After writing a generally admired episode for The Mary Tyler Moore Show (“Mary’s Father”), I was rewarded with a regular staff job on the upcoming series, Phyllis, starring Cloris Leachman, based on her recurring character on Mary.
Cloris’s IMDB credits go back to 1948 and stretch ahead to the preproduction of two movies in 2014. I recently saw her in a rerun of a Gunsmoke episode from the late 50’s, and, as usual, she was a standout. There is no question that Cloris Leachman is talented.
But she’s also something else.
Pre-production on a series is relatively stress-free. The writing staff is developing and writing scripts, hoping to amass a half a dozen or so before the craziness begins and you’re preparing new scripts and producing the already written ones at the same time. My head spins in torturous recollection. I have no idea how we did it. (Or how anybody does it.)
In the seventies, the writing staffs were a fraction of the size they would subsequently become. On Phyllis, along with the show’s creator/Executive Producers, Ed. Weinberger and Stan Daniels, the entire complement of writing staff members was two, the Producer, Michael Leeson – younger but more experienced than I was, who had also won a series staff job after writing a well-received episode of Mary (“You Try To Be A Nice Guy”), and the Story Editor, who was me. (The credits relate more to pay structure than actual contribution. In practice, the boundaries were behaviorally less precise.)
In pre-production, our objective was to crank out scripts. Which was relatively painless. You had a meeting. You wrote an outline. You had a meeting on the outline, you wrote a First Draft. You had a meeting on the First Draft, you wrote a Second Draft. You met as a group to polish the script for mimeo (copying for distribution), and every day, you went home at five.
It was the calm before the storm, the storm beginning with the first table reading of the first script. Which, for me, came accompanied by a stomachache which would not go away.
I do not want to unfairly malign an actress with inaccurate remembering, but it seems to me, for the number of weeks that I was on the Phyllis writing staff, Cloris Leachman was never on time for a table reading once, the most egregious lateness spanning two-and-a-half hours. I know we’re supposed to be tolerant of the idiosyncrasies of others, but that’s wrong, isn’t it?

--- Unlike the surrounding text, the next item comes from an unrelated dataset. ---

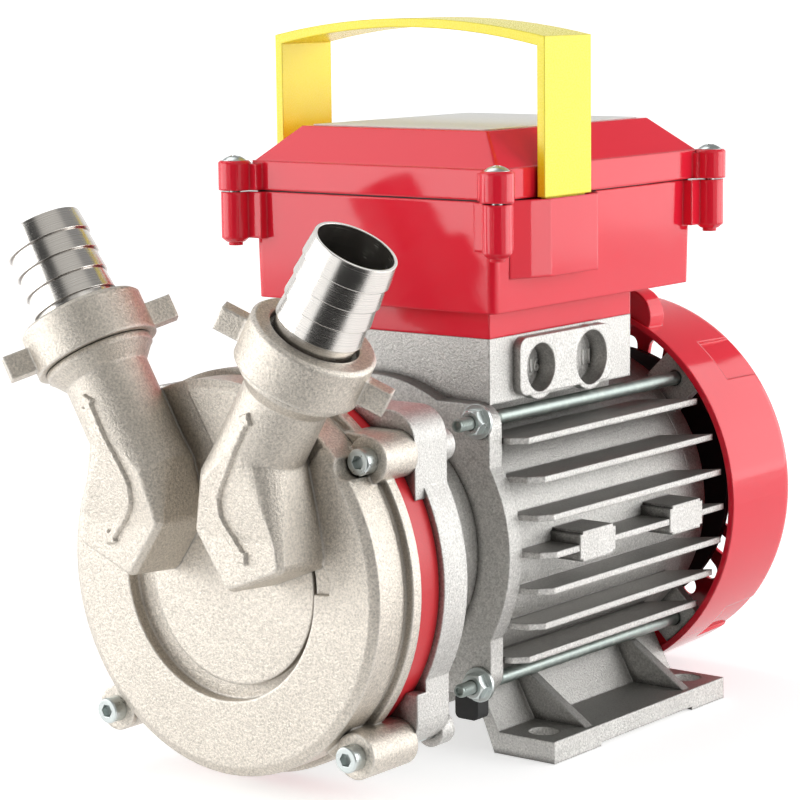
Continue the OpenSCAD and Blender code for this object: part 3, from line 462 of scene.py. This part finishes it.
def lathe_threaded(at, direction, rows, pitch, segments=28):
    """Points and faces of a turned bar: each row is (distance along, radius, thread depth) in millimetres."""
    direction = direction.normalized()
    first = direction.orthogonal().normalized()
    second = direction.cross(first)
    points = []
    for along, radius, depth in rows:
        for i in range(segments):
            turn = i / segments
            phase = (along / pitch - turn) % 1.0
            r = radius - depth * abs(2 * phase - 1)
            ring = first * math.cos(2 * math.pi * turn) + second * math.sin(2 * math.pi * turn)
            points.append(at + direction * along * MM + ring * r * MM)
    faces = []
    for j in range(len(rows) - 1):
        for i in range(segments):
            a = j * segments + i
            b = j * segments + (i + 1) % segments
            faces.append((a, b, b + segments, a + segments))
    faces.append(tuple(range(segments)))
    faces.append(tuple((len(rows) - 1) * segments + i for i in range(segments)))
    return points, faces


# Flow arrows, front view of the right port: X from the middle plane and Z above the foot, in millimetres
ARROW_PATH = [(32.6, 127.5), (24.4, 113.2), (20.0, 105.6), (18.7, 100.0), (20.4, 94.2), (27.0, 85.6)]
ARROW_WIDTH = 3.4
ARROW_HEAD = 3.6
ARROW_POINT = 1.25
ARROW_HEIGHT = 1.3
ARROW_EDGE = 0.4


def smooth_path(points, steps):
    """Catmull-Rom curve through flat points."""
    points = [Vector(p) for p in points]
    ends = [2 * points[0] - points[1]] + points + [2 * points[-1] - points[-2]]
    curve = []
    for a, b, c, d in zip(ends, ends[1:], ends[2:], ends[3:]):
        for i in range(steps):
            t = i / steps
            curve.append(0.5 * (2 * b + (c - a) * t + (2 * a - 5 * b + 4 * c - d) * t * t
                                + (3 * b - a - 3 * c + d) * t ** 3))
    return curve + [points[-1]]


def arrow_outline(side):
    path = smooth_path(ARROW_PATH, 6)
    left, right = [], []
    for i, p in enumerate(path):
        along = (path[min(i + 1, len(path) - 1)] - path[max(i - 1, 0)]).normalized()
        across = Vector((-along.y, along.x))
        left.append(p + across * ARROW_WIDTH / 2)
        right.append(p - across * ARROW_WIDTH / 2)

    def head(tip_from, tip_to):
        along = (tip_to - tip_from).normalized()
        across = Vector((-along.y, along.x))
        point = tip_to + along * ARROW_HEAD * ARROW_POINT
        return [tip_to + across * ARROW_HEAD, point, tip_to - across * ARROW_HEAD]

    far_head = head(path[-2], path[-1])
    near_head = head(path[1], path[0])
    outline = left + far_head + right[::-1] + near_head
    return [(side * p.x, p.y) for p in outline]


def add_arrows():
    for name, side in (("flow_arrow_left", -1), ("flow_arrow_right", 1)):
        emboss(name, arrow_outline(side), "pump_cover", ARROW_HEIGHT, ARROW_EDGE)


# Tie rods, in millimetres: place from the shaft in X and Z, radius, thread, and room before the hexagon heads
TIE_OFFSET = 44.5
ROD_RADIUS = 2.48
THREAD_PITCH = 0.8
THREAD_DEPTH = 0.36
THREAD_LENGTH = 22
THREAD_SHRINK = 0.1
HEAD_GAP = 2.7


def add_tie_rods():
    """Rods with real threads at their tips, and hexagon heads behind the fan cover tabs."""
    low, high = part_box("tie_rods")
    head_from = (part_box("rear_shield")[1].y - low.y) / MM + HEAD_GAP
    points, faces = [], []
    for sx in (-1, 1):
        for sz in (-1, 1):
            at = Vector((sx * TIE_OFFSET * MM, low.y, AXIS_H + sz * TIE_OFFSET * MM))
            rows = [(0.9, 1.0, 0), (0.0, 1.35, 0), (0.0, 1.9, 0)]
            along = 0.4
            while along < THREAD_LENGTH:
                chamfer = max(0, 0.9 - along) * 0.5
                rows.append((along, ROD_RADIUS - THREAD_SHRINK - chamfer, THREAD_DEPTH))
                along += THREAD_PITCH / 4
            rows += [(along + 0.3, ROD_RADIUS, 0), (head_from + 0.2, ROD_RADIUS, 0)]
            bar_points, bar_faces = lathe_threaded(at, Vector((0, 1, 0)), rows, THREAD_PITCH)
            faces += [tuple(i + len(points) for i in f) for f in bar_faces]
            points += bar_points
            rows = [(head_from + 0.05, 3.4, 0), (head_from + 0.05, 4.5, 0), (head_from + 2.9, 4.6, 0),
                    (head_from + 3.5, 3.9, 0)]
            bar_points, bar_faces = lathe_threaded(at, Vector((0, 1, 0)), rows, THREAD_PITCH, 6)
            faces += [tuple(i + len(points) for i in f) for f in bar_faces]
            points += bar_points
    rods = new_piece("tie_rods_threaded", points, faces, ROD_ZINC)
    rods.data.set_sharp_from_angle(angle=math.radians(32))
    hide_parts("tie_rods")


NUMBER_HEIGHT = 0.45


def add_number(text, at, size):
    """Plain raised number of the given size in millimetres on the floor of a blind cable entry, facing +X."""
    curve = bpy.data.curves.new("entry_number_" + text, "FONT")
    curve.body = text
    curve.size = size * MM
    curve.extrude = NUMBER_HEIGHT * MM
    curve.align_x = "CENTER"
    curve.align_y = "CENTER"
    number = bpy.data.objects.new("entry_number_" + text, curve)
    number.matrix_world = Matrix.Translation(at) @ Matrix(((0, 0, 1), (1, 0, 0), (0, 1, 0))).to_4x4()
    # The numbers take the casting painted brighter, as painted light
    curve.materials.append(NUMBERS_PAINTED_LIT)
    bpy.context.scene.collection.objects.link(number)
    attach(number, "frame")


def add_stage():
    """White paper under the object. Camera and mirror rays see it lifted, about as bright as the backdrop."""
    bpy.ops.mesh.primitive_plane_add(size=160, location=(0, 0, -0.0002))
    floor = bpy.context.object
    floor.name = "floor"
    look = Look("floor_paper", (0.80, 0.80, 0.80), rough=0.9)
    rays = look.add("ShaderNodeLightPath").outputs
    mirrored = look.math("MAXIMUM", rays["Is Glossy Ray"], rays["Is Transmission Ray"])
    seen = look.math("MAXIMUM", rays["Is Camera Ray"], mirrored)
    away = look.add("ShaderNodeVectorMath", operation="LENGTH")
    look.link(look.place, away.inputs[0])
    lift = look.between(away.outputs["Value"], 0.45, 2.5, 0.55, 0.9)
    look.link(look.math("MULTIPLY", seen, lift), look.shader.inputs["Emission Strength"])
    floor.data.materials.append(look.done(Emission_Color=(1, 1, 1, 1)))


def add_dark_card():
    """A black card on the table, from the object past the camera, that only reflections show."""
    mesh = bpy.data.meshes.new("dark_card")
    corners = [(0.04, -0.29), (0.50, 0.0), (4.6, -2.6), (0.9, -5.5)]
    mesh.from_pydata([(x, y, 0.001) for x, y in corners], [], [(0, 1, 2, 3)])
    card = bpy.data.objects.new("dark_card", mesh)
    bpy.context.scene.collection.objects.link(card)
    mesh.materials.append(Look("black_card", (0.02, 0.02, 0.02), rough=0.9).done())
    card.visible_camera = False
    card.visible_diffuse = False
    card.visible_shadow = False


def add_softbox(name, azimuth, elevation, distance, size, radiance):
    """A soft rectangular lamp aimed at the object. Azimuth is counted from +X towards +Y."""
    data = bpy.data.lights.new(name, "AREA")
    data.shape = "RECTANGLE"
    data.size, data.size_y = size
    data.energy = radiance * math.pi * size[0] * size[1]
    light = bpy.data.objects.new(name, data)
    turn, lift = math.radians(azimuth), math.radians(elevation)
    towards = Vector((math.cos(turn) * math.cos(lift), math.sin(turn) * math.cos(lift), math.sin(lift)))
    light.location = LIGHT_AIM + towards * distance
    light.rotation_euler = (-towards).to_track_quat("-Z", "Y").to_euler()
    bpy.context.scene.collection.objects.link(light)


def add_world():
    """The camera sees white. Mirror rays see a white backdrop, a dim ceiling, the dark room behind the camera
    and a pale panel to its right. Other rays see a plain pale room."""
    world = bpy.data.worlds.new("studio")
    world.use_nodes = True
    tree = world.node_tree
    direction = tree.nodes.new("ShaderNodeTexCoord").outputs["Generated"]
    split = tree.nodes.new("ShaderNodeSeparateXYZ")
    tree.links.new(direction, split.inputs[0])

    def mix(factor, first, second):
        node = tree.nodes.new("ShaderNodeMix")
        node.data_type = "RGBA"
        targets = (node.inputs["Factor"], node.inputs[6], node.inputs[7])
        for source, target in zip((factor, first, second), targets):
            if isinstance(source, tuple):
                target.default_value = (*source, 1)
            else:
                tree.links.new(source, target)
        return node.outputs[2]

    def ramp(source, low, high):
        node = tree.nodes.new("ShaderNodeMapRange")
        node.inputs["From Min"].default_value = low
        node.inputs["From Max"].default_value = high
        tree.links.new(source, node.inputs["Value"])
        return node.outputs[0]

    def larger(first, second):
        node = tree.nodes.new("ShaderNodeMath")
        node.operation = "MAXIMUM"
        tree.links.new(first, node.inputs[0])
        tree.links.new(second, node.inputs[1])
        return node.outputs[0]

    def towards(side):
        node = tree.nodes.new("ShaderNodeVectorMath")
        node.operation = "DOT_PRODUCT"
        node.inputs[1].default_value = side
        tree.links.new(direction, node.inputs[0])
        return node.outputs["Value"]

    dark = ramp(towards(DARK_SIDE), 0.35, 0.75)
    above = ramp(split.outputs["Z"], 0.20, 0.55)
    backdrop = mix(dark, mix(above, WHITE_LIGHT, CEILING), ROOM_DARK)
    backdrop = mix(ramp(towards(PANEL_SIDE), 0.74, 0.84), backdrop, PANEL)
    rays = tree.nodes.new("ShaderNodeLightPath").outputs
    mirrored = larger(rays["Is Glossy Ray"], rays["Is Transmission Ray"])
    shown = mix(rays["Is Camera Ray"], mix(mirrored, ROOM, backdrop), WHITE_LIGHT)
    tree.links.new(shown, tree.nodes["Background"].inputs["Color"])
    bpy.context.scene.world = world


# Where the lamps aim, and what the world shows in each direction
LIGHT_AIM = Vector((0, -0.04, 0.11))
WHITE_LIGHT = (1.0, 1.0, 1.0)
ROOM = (0.42, 0.42, 0.42)
CEILING = (0.30, 0.30, 0.30)
ROOM_DARK = (0.05, 0.05, 0.05)
DARK_SIDE = Vector((0.40, -0.90, 0.15)).normalized()
PANEL = (0.58, 0.57, 0.55)
PANEL_SIDE = Vector((0.70, -0.33, 0.64)).normalized()

add_camera()
dress_nodes()
add_arrows()
add_tie_rods()
ENTRY_FLOOR = 0.04105
add_number("16", Vector((ENTRY_FLOOR, -0.0295, 0.1295)), 6.2)
add_number("11", Vector((ENTRY_FLOOR, 0.0022, 0.1288)), 7.5)
add_stage()
add_dark_card()
add_softbox("left_box", 222, 11, 1.25, (1.25, 0.8), 3.3)
add_softbox("right_box", 30, 10, 1.3, (0.9, 0.9), 3.45)
add_softbox("back_box", 66, 12, 1.6, (0.8, 1.0), 1.8)
add_softbox("top_box", 180, 62, 1.3, (0.9, 0.9), 1.6)
add_softbox("fill_box", 342, 36, 1.4, (0.9, 0.55), 0.6)
add_world()
bpy.context.scene.view_settings.view_transform = "Standard"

They were reading a script I had written. It did not go well. The laughs were sparse and the mood was worrisome. At the end of the table reading, I heard Cloris remark, not quietly,
“This one needs a lot of work!”
It was an arrow to the heart. Although this was only the second half-hour script I had ever written, I was hoping the reception would be otherwise.
The Executive Producers assured Cloris “We’ll fix it.” I lurked ogreously in the background. Michael – always braver than me; he actually talked to actors – confided to Cloris that her unhelpful remarks had damaged my delicate sensibilities, to which, I was informed later, she remarked,
“Where is he? I’ll rub his back for him.”
Understandably, I think you’ll agree, I did not enjoy table readings.
And things hardly improved when things improved.
Two weeks later, another script I had written went to that table. You can imagine how I felt entering the room. It was like I had committed a heinous crime, and had been sentenced to the Electric Chair. Numerous times.
This reading, however, went beautifully. (It wasn’t that I had improved in two weeks; it was a funnier idea for an episode.) Later, an extremely pleased Ms. Leachman asked, “Who wrote this?” When she was informed it was me, her surprised reaction was, “Did he have help?”
Sometimes, you lose, even when you win.
To me, table readings felt like a minefield. Sometimes, they blew up in your face, and sometimes they didn’t. You never knew if you would survive intact.
And for some reason, that bothered me.
At this point, the story takes a tragic and unexpected turn, reality intruding on the trivial Toy Factory that is Show Business. Shortly after the third Phyllis episode had been filmed, Barbara Colby, a featured actress on the show, and a wonderful performer, was murdered, gunned down along with a friend in a not unfamiliar to Los Angeles “drive-by” shooting. I had never heard of such a thing in Toronto. In Toronto, you died normal.
Between the perceived “life and death” of the table readings, and the actual horrendousness of the shooting of someone I had known and said “Hi” to, I was understandably badly shaken up.
That’s when I quit being a staff member on Phyllis.
(Historical Footnote: My replacements at Story Editor were Glen and Les Charles, who went on the create Cheers.)
Instead of being on staff, as I have mentioned elsewhere, for three seasons, I wrote eight episodes a year for the various Mary Tyler Moore Company series (they had half a dozen of them on the air at the time), including Phyllis.
And I never attended a table reading again.
Until Best of the West, four years later.
And only because I had to.
When you’re the Executive Producer, they require you to go to the table readings.